First Days

I didn't know a damn thing about Eve when I started playing back in September 2008. Nothing except that I wanted to play this new spaceship game I'd seen. I downloaded it, chose my race on a total whim, jumped into a shiny new Ibis and sat there in the station. I could spin the 3d model.

It took several minutes to realize the whole right-click thing. As most people know by now, I am a rather dedicated Mac user, so right-clicking on things wasn't yet a habit. Luckily I always used a multi-function mouse, so it wasn't as big a deal for me as I suppose it would be for other single button Mac users.

I am now going to admit several things I've never admitted before.

1. I never used any of the tutorials.
I tried. So I guess that statement is technically wrong, but I never finished one, or I found them horrible and quickly turned them off. Whichever thing is closest to the truth is the one I did, this was almost five years ago now. I may have run a few of them, but either way I found the entire process horrible. They didn't help.

2. I felt an overwhelming sense of overwhelming sense.
Eve is big and complicated and noisy, even with the sound turned off! Local is nuts, the chat channels that open on you are non-stop and full of random banter, the "help"channel isn't a help at all. Things spin, turn and blink a lot. It is sensory overload on a massive scale.

3. I was scared to death
Remember this is in Todaki. ( Which makes me laugh now of course. ) But space is big and empty and full of things!! I only knew one person in Eve at this point and he was going thru the same things as I was, although two weeks ahead of me, so the sheer amount of false information was staggering.

4. It took me three days before I made my first jump thru a Gate.
I don't think I will ever again feel the way I did when I realized you didn't have to burn to a gate, but could do something called "Warp" and that Gate loomed above my ship and I first hit that Jump button. I can't describe the sense of... well, whatever the heck that was.

I started hearing about Alliances, corporations and war decs and ganks and mining and industry. For a few days I was convinced that in Eve you had to build your own ships! ( I still have Frigate Construction as a skill! ) I didn't want anything to do with those things. I just wanted to be left alone to learn and figure things out on my own.

It was hard. But believe it or not, the difficulty is what made me want to do it. I'd never experienced anything like it before in a "video game". I died a lot in those days. I had no idea what I was doing and Eve continued to be frustrating, unfair and downright horrible. I came close to quitting on many, many days. I was scared to death of "reds" and didn't really understand the different between "rats" and "pirates".

I loved every minute of it. I eventually found a corporation and was convinced to join by my friend. We spent our time between Providence and Caldari space. Yes, two weeks into the game and I flew the pipe thru Null Sec into Providence. I ratted in null and in high/low. I was killed by roving gangs of -A- and by hi-sec gankers and war decs. Can flippers too.

The rest is history.

The post yesterday and this one are part of a series. My own reflection on what it means in the grand scheme of things. Violence, young players and the safety some suppose we should have more of. As usual, I am pondering the bigger questions before formulating some thoughts on possible solutions.
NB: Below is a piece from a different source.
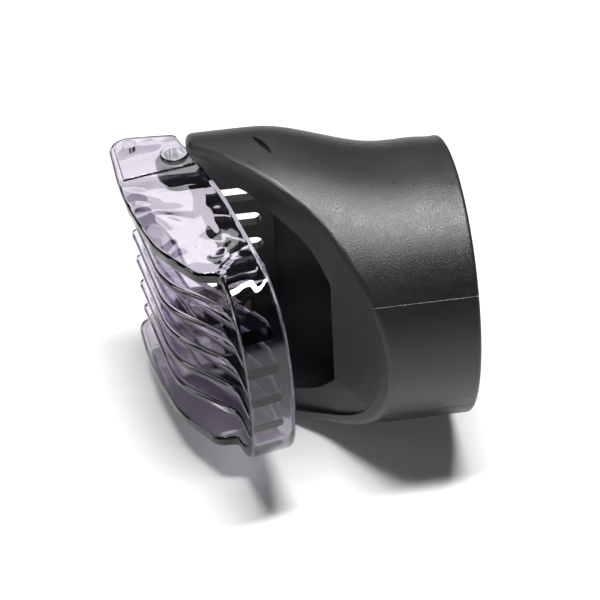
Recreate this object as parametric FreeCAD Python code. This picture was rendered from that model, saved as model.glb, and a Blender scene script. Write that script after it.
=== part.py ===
"""Clipper guard comb: a black collar that slides over a clipper's neck, with a clear hinged comb.

Frame: the collar's axis is X, with the rear opening at x = 0 and the comb towards -X.
Z is across the teeth. Only the near panel's joints, the sight mark and the comb's shorter
-Z cheek aren't symmetric about z = 0.
The tooth tips point to +Y and the comb's closed rim is on the -Y side. Millimetres.
"""
import FreeCAD, Part
import math
import os
from FreeCAD import Vector

# Collar
REAR_RADIUS = 20.5          # outside of the rear ring
FLARE = 4.1                 # how far the front swells past the rear ring
FLARE_START_X = -8.0
FLARE_END_X = -27.0
SHELL_WALL = 1.6
FRAME_WALL = 1.25           # in front of the bore; the liner is thicker round the bore
BORE_RADIUS = 17.4          # slides over the clipper's neck
BORE_LENGTH = 10.0
REAR_EDGE_ROUND = 0.5
FRONT_EDGE_ROUND = 1.2
FIT_GAP = 0.12              # between the outer skin and the frame it is bonded over
STATION_SPACING = 3.5       # between the outlines that the collar's outside is lofted through
LOFT_LENGTH = 42.0

# Near panel, let into the outer skin between two planes through the axis
PANEL_TOP_ANGLE = 31.0      # degrees above the mid-plane
PANEL_BOTTOM_ANGLE = -26.0
JOINT_GROOVE = 0.12

# Slanted front of the collar, in the XY plane
SLANT = 0.66                # forward travel for each millimetre towards +Y, near side
SLANT_X_AT_AXIS = -26.1
STEEP_START_Y = -8.0
STEEP_SLANT = 1.07
FRONT_X = -36.5             # the two horns end here
BEZEL_RECESS = 0.35
BEZEL_THICKNESS = 2.2
CREASE_Z = 8.9              # the bezel folds back beyond this
CREASE_ANGLE = 3.0
FOLD_FAR_Y = 12.0           # and on the near side of this
HORN_TIP_FAR_Y = 12.2       # the horns' far edges slope from here
HORN_ROOT_FAR_Y = 20.5      # to here, at the finger roots

# Window in the bezel, in the YZ plane
WINDOW_NEAR_Y = -10.1
WINDOW_NEAR_HALF = 9.0
WINDOW_HALF_WIDTH = 18.6
WINDOW_WIDE_Y = 0.5         # full width from here
WINDOW_FAR_Y = 16.0
WINDOW_BULGE_Y = -6.2       # a corner of the spreading sides
WINDOW_BULGE_HALF = 14.3

# Flat row of fingers across the collar's far side
BAND_HALF_WIDTH = 15.2      # the outer skin is cut away inside this band
BAND_X = -26.3
PLATE_NEAR_Y = 15.4
PLATE_FAR_Y = 17.1
PLATE_HALF_WIDTH = 14.9
PLATE_REAR_X = -24.6
PLATE_FRONT_X = -34.3
FRAME_FRONT_X = -33.6       # the horns' liner ends here
SLOT_WIDTH = 2.4
SLOT_ROOT_X = -27.6
OUTER_SLOT_Z = 11.6
OUTER_SLOT_WIDTH = 1.4
OUTER_SLOT_ROOT_X = -30.2

# Comb, in its own frame
PITCH = 4.85
COMB_HALF_WIDTH = 16.46
COMB_WALL = 1.8
RIM_FRONT = 0.93
RIM_REAR = 7.3
RIM_NEAR_Y = -24.6          # the rim's sides would meet here in a point
RIM_CORNER_Y = -21.5
RIM_CORNER_RADIUS = 11.0
BEYOND_RIM_Y = -30.0
EDGE_ROUND = 0.5
TOOTH_FRONT = -5.39
TOOTH_ROOT_REAR = 5.6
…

The point of this post? I still remember what those first days are like. I grew up being a victim, a helpless noob in the grips of talented and experienced gate campers, blobbers, bubbles and more. I know what that feels like. I haven't forgotten.

I always wondered, back then, what it would be like to have 80m skillpoints and have played Eve for five years. Now I know. It has been a long and amazing journey, but it is a journey and not a finish. And we still have a long way to go.